Wer jeden Sonntag ein Dach über dem Kopf hat, kann sich kaum vorstellen, dass die Mitglieder der Taman-Yasmin-Kirche in Indonesien ihren Gottesdienst seit 100 Wochen draussen feiern. Sie haben zwar eine Kirche, dürfen sie aber nicht betreten.
Gottesdienst unter freiem Himmel vor dem Präsidentenpalast in Indonesien
Schon 2010 wurde die indonesische Taman-Yasmin-Kirche von den Behörden versiegelt. Niemand in der Gemeinde unweit der Hauptstadt Jakarta hatte sich etwas zuschulden kommen lassen, doch die Gottesdienste waren immer wieder von extremistischen Muslimen gestört worden. Deshalb schloss die Stadt Bogor «aus Sicherheitsgründen» die Kirche.

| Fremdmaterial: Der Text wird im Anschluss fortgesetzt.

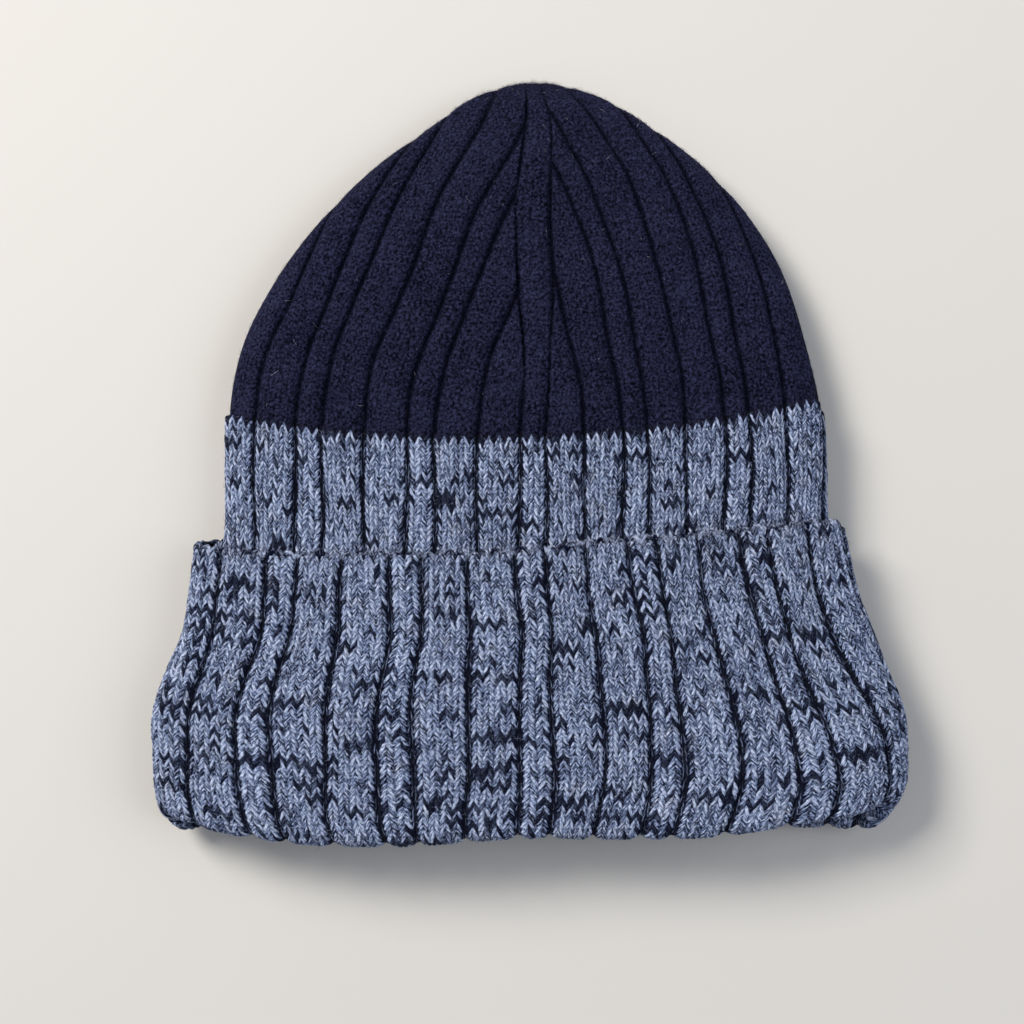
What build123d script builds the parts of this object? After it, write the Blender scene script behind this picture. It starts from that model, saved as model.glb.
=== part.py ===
"""A ribbed knit beanie lying flat, with its cuff turned up.

+X runs to the wearer's left side fold, +Y from the hem to the crown tip, +Z up from the table.
The origin is on the table under the middle of the hat. All sizes are in millimetres.
"""

from build123d import *
import os

os.makedirs("parts", exist_ok=True)

# Driving dimensions
knit = 3.2            # thickness of one layer of the rib knit
layer_gap = 0.25      # air between the cuff and the body behind it
moving_gap = 0.3      # air round the part of the cuff that lifts

tip_y = 110.0         # crown tip
colour_y = 9.0        # row where the navy yarn starts
cuff_top_y = -22.0    # free edge of the cuff
fold_y = -106.3       # where the layers turn into the rolled hem
hem_y = -110.0        # outermost line of the rolled hem

body_height = 18.4    # height of the flattened body at its side folds
cuff_height = 22.4    # the same over the cuff
rise = 1.6            # how much the front stands higher along the middle

edge_depth = 3.0      # cast-on edge, measured along the hat
edge_proud = 0.6      # how far the edge stands above the cuff
side_cut_x = 80.0     # where the front and back of the cuff end and its side folds start

tip_ring_radius = 2.6
tip_yarn = 1.4        # diameter of the closing yarn
ring_y = 92.0         # where the closing yarn gathers the inside of the tip
ring_z = 7.2
closing_tail = 24.0   # length of its loose end
seam_width = 3.0
seam_height = 1.4
seam_top_y = 87.5     # where the back seam reaches the gathered tip
seam_end_gap = 0.5    # what the seam stays short of at the hem and at the cuff

roll_half_length = 99.0   # the rolled hem stops short of the side folds

# Cutters reach this far past the faces that they cut through
past = 1.0
table_sink = 0.6      # how far an outer surface is sunk before it's cut level with the table

# Half widths along the hat: (y, half width, height at the side folds)
crown_sections = [
    (colour_y, 88.0, 18.4),
    (35.0, 82.0, 18.0),
    (60.0, 70.2, 17.0),
    (80.0, 53.5, 15.4),
    (95.0, 34.5, 13.6),
    (104.0, 20.0, 12.0),
    (tip_y, 8.0, 10.0),
]
band_sections = [
    (cuff_top_y, 88.6, body_height),
    (colour_y, 88.0, body_height),
]
cuff_sections = [
    (fold_y, 105.5, cuff_height),
    (-95.0, 108.2, cuff_height),
    (-78.0, 109.5, cuff_height),
    (-50.0, 100.5, cuff_height),
    (cuff_top_y - moving_gap, 93.0, cuff_height),
]


def flattened_sections(sections, inset, sink=0.0):
    """Faces of flattened sections, each pulled in by inset from the outer surface.

    sink pushes the underside below the table, so that a cut along the table leaves it flat.
    """
    faces = []
    for y, half_width, height in sections:
        low = inset - sink
        high = height - inset
        flat = half_width - height / 2
        outer = half_width - inset
        with BuildSketch(Plane.XZ.offset(-y)) as section:
            with BuildLine():
                Line((-flat, low), (flat, low))
                ThreePointArc((flat, low), (outer, (low + high) / 2), (flat, high))
                ThreePointArc((flat, high), (0, high + rise), (-flat, high))
                ThreePointArc((-flat, high), (-outer, (low + high) / 2), (-flat, low))
            make_face()
        faces.append(section.sketch.face())
    return faces


def stretched(sections, start=0.0, end=0.0):
    """The same sections with the first or last one moved out along Y, for a cutter."""
    first, last = sections[0], sections[-1]
    moved = [(first[0] - start, first[1], first[2])] if start else [first]
    moved += sections[1:-1]
    moved += [(last[0] + end, last[1], last[2])] if end else [last]
    return moved


# Navy crown: closed at the tip, open towards the body
past_tip = 5.0        # sections this near the tip are solid knit
with BuildPart() as crown_space:
    inner_crown = [(y, half, height) for y, half, height in crown_sections if y < tip_y - past_tip]
    loft(flattened_sections(stretched(inner_crown, start=past), knit))
with BuildPart() as crown_knit:
    loft(flattened_sections(crown_sections, 0.0, sink=table_sink))
    split(bisect_by=Plane.XY, keep=Keep.TOP)
    add(crown_space.part, mode=Mode.SUBTRACT)

# Marl band that shows between the crown and the cuff
with BuildPart() as band_space:
    loft(flattened_sections(stretched(band_sections, start=past, end=past), knit))
with BuildPart() as body_band:
    loft(flattened_sections(band_sections, 0.0, sink=table_sink))
    split(bisect_by=Plane.XY, keep=Keep.TOP)
    add(band_space.part, mode=Mode.SUBTRACT)

# The tube behind the cuff, a layer and a little air inside it
with BuildPart() as under_space:
    loft(flattened_sections(stretched(cuff_sections, start=past, end=past), 2 * knit + layer_gap))
with BuildPart() as under_cuff_band:
    loft(flattened_sections(cuff_sections, knit + layer_gap))
    add(under_space.part, mode=Mode.SUBTRACT)

# The whole cuff as a sleeve, cut below into its front, back and side folds
with BuildPart() as cuff_space:
    loft(flattened_sections(stretched(cuff_sections, start=past, end=past), knit))
with BuildPart() as cuff_sleeve:
    loft(flattened_sections(cuff_sections, 0.0, sink=table_sink))
    split(bisect_by=Plane.XY, keep=Keep.TOP)
    add(cuff_space.part, mode=Mode.SUBTRACT)

cuff_mid_y = (fold_y + cuff_top_y) / 2
cuff_length = cuff_top_y - fold_y
cuff_mid_z = cuff_height / 2
panel_width = 2 * (side_cut_x - moving_gap)

# The front lifts, so it also stays clear of the rolled hem and of the cast-on edge's own strip
front_start_y = fold_y + moving_gap
front_end_y = cuff_top_y - moving_gap - edge_depth
with BuildPart() as cuff_front:
    with BuildSketch(Plane.XY.offset(cuff_mid_z)):
        with Locations((0, (front_start_y + front_end_y) / 2)):
            Rectangle(panel_width, front_end_y - front_start_y)
    extrude(amount=cuff_height)
    add(cuff_sleeve.part, mode=Mode.INTERSECT)

with BuildPart() as cuff_back:
    with BuildSketch(Plane.XY.offset(-past)):
        with Locations((0, (fold_y + front_end_y) / 2)):
            Rectangle(2 * side_cut_x, front_end_y - fold_y)
    extrude(amount=cuff_mid_z + past)
    add(cuff_sleeve.part, mode=Mode.INTERSECT)

# Side folds of the cuff: all of the sleeve beyond each side cut
side_box = 40.0       # wider than a side fold
side_folds = {}
for fold_name, side in (("cuff_side_left", -1), ("cuff_side_right", 1)):
    with BuildPart() as side_fold:
        with BuildSketch(Plane.XY.offset(-past)):
            with Locations((side * (side_cut_x + side_box / 2), cuff_mid_y)):
                Rectangle(side_box, cuff_length)
        extrude(amount=cuff_height + rise + 2 * past)
        add(cuff_sleeve.part, mode=Mode.INTERSECT)
    side_folds[fold_name] = side_fold

# Rolled hem: half-round rolls where the front and the back layers turn into the cuff
front_roll_low = cuff_height - 2 * knit - layer_gap
front_roll_high = cuff_height + rise
back_roll_high = 2 * knit + layer_gap

hem_folds = {}
for roll_name, low, high in (
    ("hem_fold_front", front_roll_low, front_roll_high),
    ("hem_fold_back", 0.0, back_roll_high),
):
    with BuildPart() as hem_fold:
        with BuildSketch(Plane.YZ.offset(-roll_half_length)):
            with BuildLine():
                Line((fold_y, low), (fold_y, high))
                ThreePointArc((fold_y, high), (hem_y, (low + high) / 2), (fold_y, low))
            make_face()
        extrude(amount=2 * roll_half_length)
    hem_folds[roll_name] = hem_fold

# Cast-on edge along the cuff's free edge, a little prouder than the knit
edge_low = cuff_height - knit
edge_high = cuff_height + edge_proud
half = side_cut_x - moving_gap
domed_half = cuff_sections[-1][1] - cuff_height / 2
side_drop = rise * (half / domed_half) ** 2
with BuildPart() as cuff_edge_front:
    with BuildSketch(Plane.XZ.offset(-front_end_y)):
        with BuildLine():
            Line((-half, edge_low + rise - side_drop), (-half, edge_high + rise - side_drop))
            ThreePointArc(
                (-half, edge_high + rise - side_drop),
                (0, edge_high + rise),
                (half, edge_high + rise - side_drop),
            )
            Line((half, edge_high + rise - side_drop), (half, edge_low + rise - side_drop))
            ThreePointArc(
                (half, edge_low + rise - side_drop),
                (0, edge_low + rise),
                (-half, edge_low + rise - side_drop),
            )
        make_face()
    extrude(amount=-edge_depth)

with BuildPart() as cuff_edge_back:
    with BuildSketch(Plane.XY):
        with Locations((0, front_end_y + edge_depth / 2)):
            Rectangle(2 * side_cut_x, edge_depth)
    extrude(amount=knit)

# Closing yarn: a ring inside the tip and its end, lying along the inside of the crown
with BuildPart() as crown_draw_yarn:
    with BuildSketch(Plane.XZ.offset(-ring_y)):
        with Locations((0, ring_z)):
            Circle(tip_ring_radius + tip_yarn / 2)
            Circle(tip_ring_radius - tip_yarn / 2, mode=Mode.SUBTRACT)
    extrude(amount=tip_yarn)
    with BuildSketch(Plane.XZ.offset(-ring_y)):
        with Locations((tip_ring_radius, ring_z)):
            Circle(tip_yarn / 2)
    extrude(amount=closing_tail)

# Linked seam inside the centre back: one stretch up to the cuff, one from there to the crown
with BuildPart() as back_seam:
    with BuildSketch(Plane.XY.offset(2 * knit + layer_gap)):
        with Locations((0, cuff_mid_y)):
            Rectangle(seam_width, cuff_length - 2 * seam_end_gap)
    extrude(amount=seam_height)
    with BuildSketch(Plane.XY.offset(knit)):
        with Locations((0, (cuff_top_y + seam_end_gap + seam_top_y) / 2)):
            Rectangle(seam_width, seam_top_y - cuff_top_y - seam_end_gap)
    extrude(amount=seam_height)

pieces = {
    "crown_knit": crown_knit,
    "body_band": body_band,
    "under_cuff_band": under_cuff_band,
    "cuff_front": cuff_front,
    "cuff_back": cuff_back,
    **side_folds,
    **hem_folds,
    "cuff_edge_front": cuff_edge_front,
    "cuff_edge_back": cuff_edge_back,
    "crown_draw_yarn": crown_draw_yarn,
    "back_seam": back_seam,
}
for node_name, piece in pieces.items():
    piece.part.label = node_name
    export_step(piece.part, f"parts/{node_name}.step")
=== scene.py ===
"""A ribbed knit beanie with a turned-up cuff, lying flat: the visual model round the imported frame.

The fabric is worked out in millimetres, stitch by stitch, and written to meshes in metres.
u counts wales (columns of stitches) round the hat from the middle of the front, v counts courses
(rows) in the order they were knitted: from the cuff's free edge to the hem, and on to the crown.
"""

import math

import bpy
import numpy as np
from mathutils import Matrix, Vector


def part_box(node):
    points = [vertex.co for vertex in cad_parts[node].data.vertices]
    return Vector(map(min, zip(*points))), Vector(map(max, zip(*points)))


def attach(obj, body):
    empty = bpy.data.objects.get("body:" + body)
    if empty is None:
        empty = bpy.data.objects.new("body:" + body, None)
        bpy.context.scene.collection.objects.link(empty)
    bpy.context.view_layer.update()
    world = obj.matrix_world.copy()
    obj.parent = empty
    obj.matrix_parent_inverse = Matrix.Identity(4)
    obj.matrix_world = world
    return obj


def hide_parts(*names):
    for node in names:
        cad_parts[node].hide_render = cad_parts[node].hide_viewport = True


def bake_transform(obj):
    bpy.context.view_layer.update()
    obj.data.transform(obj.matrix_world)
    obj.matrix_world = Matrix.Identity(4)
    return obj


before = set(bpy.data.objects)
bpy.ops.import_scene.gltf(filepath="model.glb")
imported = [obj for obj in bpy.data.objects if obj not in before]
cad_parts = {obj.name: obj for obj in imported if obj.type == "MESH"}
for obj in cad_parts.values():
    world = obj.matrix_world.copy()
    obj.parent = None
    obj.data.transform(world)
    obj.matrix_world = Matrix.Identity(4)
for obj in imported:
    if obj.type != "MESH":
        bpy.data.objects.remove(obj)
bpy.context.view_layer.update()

MM = 0.001

# ---------------------------------------------------------------------------------------------
# Sizes, in millimetres, from the frame and from the knit itself
# ---------------------------------------------------------------------------------------------

tip_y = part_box("crown_knit")[1][1] / MM
colour_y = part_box("crown_knit")[0][1] / MM
hem_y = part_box("hem_fold_front")[0][1] / MM
cuff_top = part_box("cuff_front")[1][2] / MM

wale = 2.63                 # width of one wale in a wide rib
course = 1.9                # height of one course
leg_rise = 1.4              # courses that a stitch's leg climbs over half a wale
rib_depth = 1.55            # how far a rib stands above the groove
rib_shoulder = 3.3          # distance from a groove at which a rib has its full height
leg_depth = 0.42            # how far a stitch's leg stands above the gaps round it
relief = rib_depth + leg_depth
backing = 1.2               # fabric between a groove and the inner face

# One repeat of the rib: a narrow rib and two wide ones, each followed by one purl wale
narrow_width, wide_width, purl_width = 1.22, 1.0, 0.4
wale_widths = (
    [narrow_width] * 2 + [purl_width] + [wide_width] * 4 + [purl_width] + [wide_width] * 4
    + [purl_width]
)
repeat_wales = len(wale_widths)
repeats = 12
wales_round = repeats * repeat_wales
wale_edges = np.concatenate([[0.0], np.cumsum(wale_widths)])
repeat_width = wale_edges[-1]
groove_centres = np.array([
    (wale_edges[i] + wale_edges[i + 1]) / 2
    for i, width in enumerate(wale_widths) if width == purl_width
])
round_width = repeats * repeat_width

colour_v = 108.0            # course where the navy yarn starts
cuff_courses = 44.0         # courses from the cuff's free edge to the hem fold

fold_radius = 1.5           # of the groove bottoms as they turn at the hem
fold_reach = fold_radius + relief
fold_courses = math.pi * (fold_radius + relief / 2) / course
lining_courses = 3.0        # courses that go up inside the hem


def smooth_through(points):
    """A smooth function through (position, value) points, flat beyond the ends."""
    xs, ys = np.array(sorted(points), float).T
    slopes = np.gradient(ys, xs)

    def value(x):
        x = np.clip(x, xs[0], xs[-1])
        i = np.clip(np.searchsorted(xs, x) - 1, 0, len(xs) - 2)
        step = xs[i + 1] - xs[i]
        t = (x - xs[i]) / step
        a = (2 * t**3 - 3 * t**2 + 1) * ys[i] + (t**3 - 2 * t**2 + t) * step * slopes[i]
        b = (-2 * t**3 + 3 * t**2) * ys[i + 1] + (t**3 - t**2) * step * slopes[i + 1]
        return a + b

    return value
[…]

Ersatzgottesdienste unter freiem Himmel
Adhi Nugroho Chandra
Seit fünf Jahren finden die Gottesdienste der Gemeinde unter freiem Himmel statt. Zunächst wurden sie vor dem eigenen Kirchengebäude abgehalten, doch nachdem es auch dort zu Ausschreitungen kam, versammelt sich die Gemeinde seit nunmehr 100 Wochen vor dem Präsidentenpalast in Jakarta, «weil wir in unserem eigenen Gebäude keine Gottesdienste abhalten dürfen», berichtet Adhi Nugroho Chandra laut dem Hilfswerk Open Doors.

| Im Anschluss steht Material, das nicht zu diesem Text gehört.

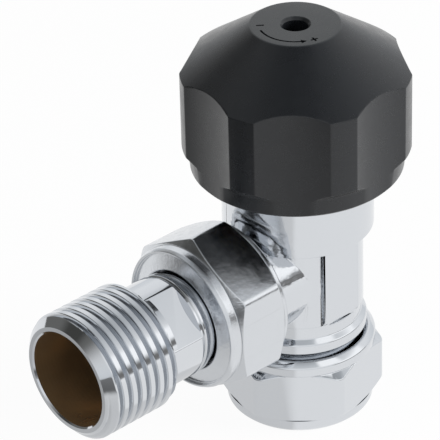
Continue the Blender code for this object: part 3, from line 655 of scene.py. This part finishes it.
def makeUnionNut(s):
    half = s["flats"] / 2
    corner = half / math.cos(math.pi / 6)
    nut = addPrism(
        "unionHexNut", 6, s["flats"], s["back"] + s["backCollar"], s["front"] - s["frontCollar"], 0, s["cornerRound"]
    )
    turning = spinProfile(
        "nutTurning",
        [
            (0, s["front"] + 1),
            (half, s["front"] + 1),
            (half, s["front"] - s["frontCollar"]),
            (corner, s["ridgeFront"]),
            (corner + 1, s["ridgeFront"] - 1),
            (corner + 1, s["ridgeBack"] + 1),
            (corner, s["ridgeBack"]),
            (half, s["back"] + s["backCollar"]),
            (half, s["back"] - 1),
            (0, s["back"] - 1),
        ],
        180,
    )
    crownFlats(nut, s)
    combine(nut, turning, "INTERSECT")
    ringStart = s["collarRadius"] - s["ringWidth"]
    collars = spinProfile(
        "nutCollars",
        [
            (0, s["front"]),
            (s["mouthRadius"] + 0.1, s["front"]),
            (ringStart, s["front"] - s["frontCone"]),
            (ringStart + 0.1, s["front"] - 0.25),
            (ringStart + 0.45, s["front"] - 0.25, 0.12),
            (s["collarRadius"], s["front"] - 0.85, 0.4),
            (s["collarRadius"], s["back"] + 0.4, 0.15),
            (s["collarRadius"] - 0.4, s["back"], 0.15),
            (0, s["back"]),
        ],
        180,
    )
    combine(nut, collars, "UNION")
    lipBack = s["front"] - s["lip"]
    inside = spinProfile(
        "nutBore",
        [
            (0, s["front"] + 1),
            (s["mouthRadius"] + 1.15, s["front"] + 1),
            (s["mouthRadius"], s["front"] - 0.2),
            (s["mouthRadius"], lipBack),
            (s["threadRadius"], lipBack),
            (s["threadRadius"], s["back"] + 0.8),
            (s["threadRadius"] + 1.6, s["back"] - 0.8),
            (0, s["back"] - 0.8),
        ],
        120,
    )
    combine(nut, inside, "DIFFERENCE")
    tidyMesh(nut)
    roundEdges(nut, s["edge"])
    smoothFaces(nut)
    layAlongTail(nut)
    return finishPiece(nut, "union_nut", "chrome_plate", finishes["tumbledChrome"], "union_nut")


makeCompressionNut(compressionNut)
makeUnionNut(unionNut)
print("nuts made")


# Tail: a true screw thread outside, a bare brass bore inside

tail = {
    "reach": 49.7,
    "crest": 10.48,
    "root": 9.32,
    "pitch": 1.814,
    "threadEnd": 35.6,
    "crestAt": 36.2,  # a crest passes here on the upper side
    "runOut": 0.55,
    "endRadius": 8.9,
    "lead": 1.4,
    "shank": 8.55,
    "flatStart": 28.7,
    "flatEnd": 34.0,
    "flatReach": 7.25,
    "flatTurn": -44.0,  # direction of a spanner flat, from upright
    "boreRadius": 7.96,
    "boreBottom": 37.9,
    "keyFlats": 11.8,
    "columns": 216,
    "rowsPerTurn": 18,
}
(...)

Die Gemeinde feiert hier in Sichtweite von Präsident Jokowi und protestiert damit friedlich für ihre Rechte.
Religionsfreiheit nur auf dem Papier
Chandra Juliar, Pastor der Gemeinde, beklagt zunehmende Schikanen gegenüber den indonesischen Christen: «Das Problem bleibt bestehen, weil der Präsident nicht einschreitet. Er sollte als Machthaber die Einhaltung der Gesetze sicherstellen.» Eigentlich hatte der Oberste Gerichtshof in Jakarta nämlich schon vor fünf Jahren entschieden, dass die Gemeinde ihr Gebäude wieder benutzen darf – die Behörden weigern sich allerdings, diesen Beschluss umzusetzen. Nicht zuletzt aus Furcht vor gewaltbereiten muslimischen Gruppierungen. Stattdessen bot die Stadt Bogor der Gemeinde Geld, um damit ein anderes Grundstück kaufen zu können. Doch die Gemeindemitglieder sind skeptisch, denn es ist fraglich, ob sie dort die Baugenehmigung für eine neue Kirche erhalten würden. Zu hoch sind die Hürden im grössten muslimischen Land der Welt.
Wegschauen mit System
Auch die Christen anderer Kirchen und Gemeinden in Indonesien erleben es immer wieder, dass sie Repressalien ausgesetzt sind und die zuständigen Behörden einfach wegschauen. Vor kurzem wurde die Pakpak-Dairi-Kirche in der Provinz Aceh zum dritten Mal niedergebrannt. Die Polizei fand zwar eindeutige Hinweise auf Brandstiftung, gab aber offiziell einen Kurzschluss als Brandursache an. Als die Polizei nach einem früheren Brandanschlag auf die Kirche mehrere Muslime verhaftete, drohte nämlich ein Mob, das Revier niederzubrennen.
Frucht trotz Verfolgung
Bezeichnend für die geistliche Situation in Indonesien ist es, dass sich trotz Repressalien so viele Menschen für den christlichen Glauben öffnen wie nie zuvor. Der Theologe und Menschenrechtler Thomas Schirrmacher hält denn auch wenig davon, die Muslime für ihr Verhalten zu kritisieren. Der Islamkenner setzt eher auf Gastfreundschaft, Gespräche und das Vertrauen in die verändernde Kraft des Evangeliums.
Der neue Präsident von Indonesien Joko Widodo
Die Christen in Indonesien sehen kleine Schritte in Richtung Religionsfreiheit. Der seit einem Jahr amtierende Präsident Jokowi bemüht sich deutlich darum.
Pastor Juliar von der verschlossenen Taman-Yasmin-Kirche sieht es realistisch: «Manchmal sind wir müde und unsere Hoffnung wird schwach.» Gleichzeitig bekräftigt er: «Aber als solche, die im Glauben stehen, geben wir nicht auf. Es geht nicht nur um unsere Belange. Alle wollen Frieden. Wir werden weiter dafür arbeiten, dass unser geliebtes Indonesien zu einem friedlichen Land wird.»